Всякий, кто прочитает или перечитает эти рассказы, убедится в том, что они написаны без всякого ужаса, содрогания, желания что-либо разоблачить, обвинить, и лишь строгое пастырское око способно разглядеть грехи маленького героя и его матери, на самом деле очень светлых нравственных персонажей, несмотря даже на курево и воровство колхозного сена, не говоря уже о похищенных книжках из старого школьного шкафа.

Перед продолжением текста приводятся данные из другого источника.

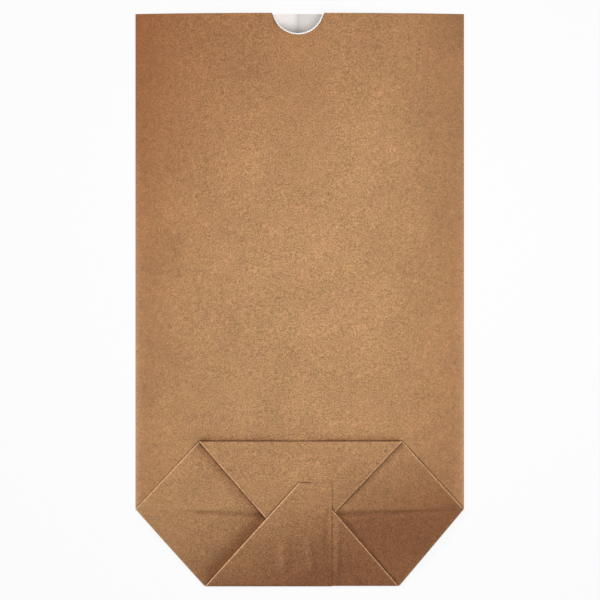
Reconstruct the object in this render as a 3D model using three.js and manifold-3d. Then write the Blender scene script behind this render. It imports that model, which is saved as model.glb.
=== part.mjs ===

Тут, при всем уважении к иерейскому сану, можно вспомнить слова Шукшина, сказанные по другому поводу и в адрес другого критика: «Тетя шуток не понимает». Но вот в чем отец Сергий несомненно прав: за лиричностью рассказов Шукшина о детстве стоит жесткая реальность, только автор эту реальность преображает и пишет о том, как, невзирая на все эти обстоятельства, детство всё же их победило и осталось детством. Возможно, победило не тогда, а позже — в воспоминаниях, в творчестве. Можно и так сказать: в рассказах о долгих холодных и голодных зимних вечерах в Сростках, о тяжкой летней поре, когда подростки работали в поле вместо взрослых, — всё правда, но не вся правда. И эмоционально шукшинская правда не яростна, а печальна — именно так описана, например, гибель коровы Райки в рассказе «Райка и Гоголь».